Pegando nos exemplos apresentados pela consulente, (i) «por força da lei» ou (ii) «culpados à lupa» incluem efetivamente locuções, mais concretamente, locuções adverbiais: «por força» e «à lupa». Estas locuções são expressões com a mesma função dos advérbios, e a sua estrutura interna pode integrar os seguintes elementos: preposição seguida de substantivo ou adjetivo (ex.: «à alentejana»); preposição seguida de advérbio (ex.: «a bem»); dois advérbios (ex.: «agora mesmo»); dois advérbios e/ou preposições (ex.: «antes de mais»); dois nomes e/ou preposições (ex.: «ao fim e ao cabo») – combinações que podem incluir um advérbio com um nome ou um adjetivo ou um artigo ou, ainda, um pronome indefinido (ex.: «acima de tudo»). Assim, verificamos que nos exemplos apresentados temos em (i) uma preposição por seguida de um substantivo força e em (ii) à, que deriva da contração do artigo a com a preposição a, seguida de um substantivo, lupa.

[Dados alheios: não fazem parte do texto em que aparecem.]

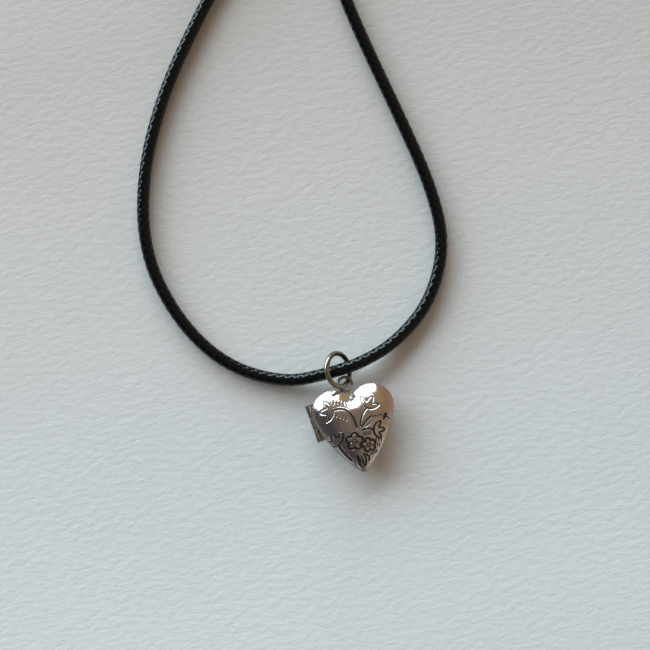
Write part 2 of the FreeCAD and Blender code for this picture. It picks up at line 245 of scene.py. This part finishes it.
def ramp(nodes, links, value, stops):
    node = nodes.new("ShaderNodeValToRGB")
    elements = node.color_ramp.elements
    while len(elements) < len(stops):
        elements.new(0.5)
    for element, (place, colour) in zip(elements, stops):
        element.position = place
        element.color = (*colour, 1)
    links.new(value, node.inputs["Fac"])
    return node.outputs["Color"]


def blend_colour(nodes, links, amount, first, second, blend_type="MIX"):
    """Blend two colours, of which either may be plain. With no amount, the second has its full effect."""
    node = nodes.new("ShaderNodeMix")
    node.data_type = "RGBA"
    node.blend_type = blend_type
    if amount is None:
        node.inputs["Factor"].default_value = 1.0
    else:
        links.new(amount, node.inputs["Factor"])
    for socket, colour in ((node.inputs["A"], first), (node.inputs["B"], second)):
        if isinstance(colour, tuple):
            socket.default_value = (*colour, 1)
        else:
            links.new(colour, socket)
    return node.outputs["Result"]


def between(nodes, links, value, low, high, from_low=0.3, from_high=0.7):
    node = nodes.new("ShaderNodeMapRange")
    node.inputs["From Min"].default_value = from_low
    node.inputs["From Max"].default_value = from_high
    node.inputs["To Min"].default_value = low
    node.inputs["To Max"].default_value = high
    links.new(value, node.inputs["Value"])
    return node.outputs["Result"]


def combine(nodes, links, operation, *values):
    """A Math node on values or plain numbers."""
    node = nodes.new("ShaderNodeMath")
    node.operation = operation
    for socket, value in zip(node.inputs, values):
        if isinstance(value, float):
            socket.default_value = value
        else:
            links.new(value, socket)
    return node.outputs["Value"]


def attribute_value(nodes, name):
    node = nodes.new("ShaderNodeAttribute")
    node.attribute_name = name
    return node.outputs["Fac"]


def bump(nodes, links, height, strength, distance, under=None):
    node = nodes.new("ShaderNodeBump")
    node.inputs["Strength"].default_value = strength
    node.inputs["Distance"].default_value = distance
    links.new(height, node.inputs["Height"])
    if under is not None:
        links.new(under, node.inputs["Normal"])
    return node.outputs["Normal"]


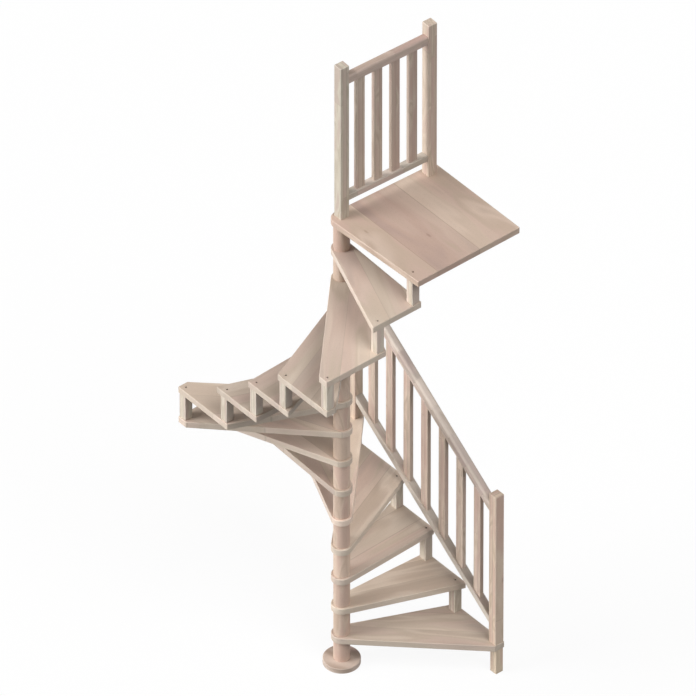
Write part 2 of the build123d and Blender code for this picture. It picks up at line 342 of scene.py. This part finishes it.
# %% [markdown]
# ## Step 5: from the pattern to a wood finish
#
# Pale bleached beech under a matt lacquer has low contrast. The flames take their tint from a short ramp of
# colours, and the rings and fibres darken it by a few parts in a hundred. The eased edges, where the
# lacquer is thin and hands and feet rub, are a little smoother, and they are painted a little lighter:
# partly wear, partly a painted highlight where the rounded edge catches the light. Upright sides may be
# painted paler too, as painted light, and the eased corners of posts get a painted highlight.
#
# The eased edges are found from the direction of the surface: a flat top or an
# upright side is square to the vertical axis or along it, and an eased edge is
# neither. The eased corners of a post stand upright, so they are told by the
# two level axes instead: their surface looks along neither of them alone.

# %% Tints of the wood
CREAM = (0.660, 0.560, 0.460, 1)
PINK = (0.555, 0.410, 0.345, 1)
MAUVE = (0.440, 0.330, 0.290, 1)
BEIGE = (0.525, 0.430, 0.335, 1)
ROSE = (0.590, 0.455, 0.385, 1)
TAN = (0.470, 0.375, 0.290, 1)
# Tint of the painted light on sides and corners, and of the painted highlight and wear on eased edges.
PAINTED_LIGHT_AND_WEAR_TINT = (0.760, 0.670, 0.565, 1)
CLOUD_BROWN = (0.520, 0.390, 0.310, 1)
FLAME_TINTS = ((0.26, MAUVE), (0.37, PINK), (0.46, ROSE), (0.53, BEIGE), (0.62, CREAM), (0.74, TAN))
PALE_TINTS = ((0.24, PINK), (0.36, ROSE), (0.46, CREAM), (0.54, BEIGE), (0.62, CREAM), (0.72, ROSE))

# How much of its tint each fine mark shows at most, and that tint.
MARKS = (
    ("Ring", 0.07, (0.430, 0.310, 0.235, 1)),
    ("Fibre", 0.13, (0.410, 0.310, 0.240, 1)),
    ("Fleck", 0.30, (0.300, 0.210, 0.150, 1)),
    ("Knot", 0.35, (0.220, 0.140, 0.090, 1)),
    ("Joint", 0.60, (0.330, 0.250, 0.190, 1)),
)
print("tints in a board:", len(FLAME_TINTS), "kinds of marks:", len(MARKS))

# %% Colour of the flames, and which way the surface looks
SAPWOOD_SHARE = 0.55
DARK_STREAK = 0.955
STREAK_SPREAD = 0.11

# Where each kind of surface starts and is full; 0 is square to an axis, 1 is along it.
SIDE_FADE = (0.6, 0.1)
CORNER_FADE = (0.20, 0.50)
EDGE_FADE = (0.03, 0.25)


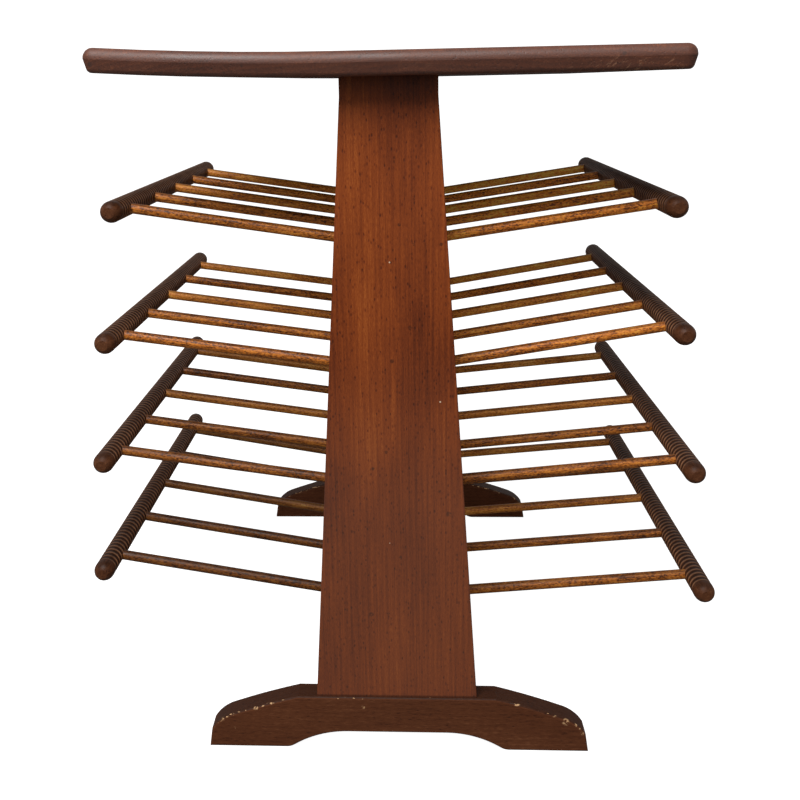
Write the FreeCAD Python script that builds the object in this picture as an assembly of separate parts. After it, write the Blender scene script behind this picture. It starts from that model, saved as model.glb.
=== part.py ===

Assinale-se que, quando se fala em locuções, tem de se ter em consideração que estas podem ser: adjetivas (ex. «da cor do mar», «de ouro»), adverbiais (ex.: «com cuidado», «às pressas»), conjuntivas (ex.: «posto que», «desde que»), interjetivas (ex.: «ora, bolas», «valha-me Deus»), prepositivas (ex.: «em cima de», «depois de»), substantivas (ex.: «estrada de ferro», «casa de saúde»), verbais (conjunções perifrásticas), conjuncionais coordenativas copulativas (ex.: «não só… mas também», «tanto… como»), conjuncionais coordenativas adversativas (ex.: «no entanto», «não obstante»), conjuncionais coordenativas disjuntivas (ex.: «ou… ou», «nem… nem»), conjuncionais coordenativas conclusivas (ex.: «por consequência», «por conseguinte»), conjuncionais subordinativas temporais (ex.: «antes que», «depois que»), conjuncionais subordinativas causais (ex.: «visto que», «já que»), conjuncionais subordinativas finais (ex.: «a fim de que», «para que»), conjuncionais subordinativas condicionais (ex.: «exceto se», «a não ser que»), conjuncionais subordinativas comparativas (ex.: «como… assim», «consoante… assim»), conjuncionais subordinativas concessivas (ex.: «ainda que», «posto que»), conjuncionais subordinativas. Assim, torna-se difícil enumerar todas elas. No entanto, em gramáticas como a Nova Gramática do Português Contemporâneo, de Celso Cunha e Lindley Cintra, Gramática da Língua Portuguesa, da autoria de Maria Helena Mina Mateus et al., e outras, encontram-se exemplos de muitas mais locuções.
Relativamente à confusão entre complementos circunstanciais e locuções, cria-se um contraponto entre as locuções, neste caso adverbiais, e os complementos circunstanciais. Primeiramente é importante ter-se presente que complementos circunstanciais são constituintes que contribuem para o significado do sintagma verbal, quantificando, classificando ou localizando (temporal ou espacialmente) a situação que se descreve, mas que não representam participantes na situação ou no evento descrito pelo verbo. Pelo contrário, as locuções são um conjunto de palavras que equivalem a um só vocábulo, por terem significado conjunto próprio e função gramatical única.
Ao falar-se em locuções adverbiais, verificamos que estas apresentam possibilidades muito reduzidas ou mesmo nulas de modificação interna dos elementos que as constituem e, nesse sentido, distinguem-se, na maior parte dos casos, dos complementos circunstanciais formados por sintagmas proposicionais regulares. Assim:
(v) «vou num cavalo»
(iv) «vou a cavalo»
Na primeira expressão é possível combinar o substantivo cavalo com um modificador (cf. «vou num cavalo {velho/que o meu pai me ofereceu}») e é possível por outro da mesma área semântica e que seja compatível com o resto da frase (cf. «vou num cavalo {burro/camelo}»). Estas possibilidades, em contrapartida, estão vedadas à locução adverbial «a cavalo».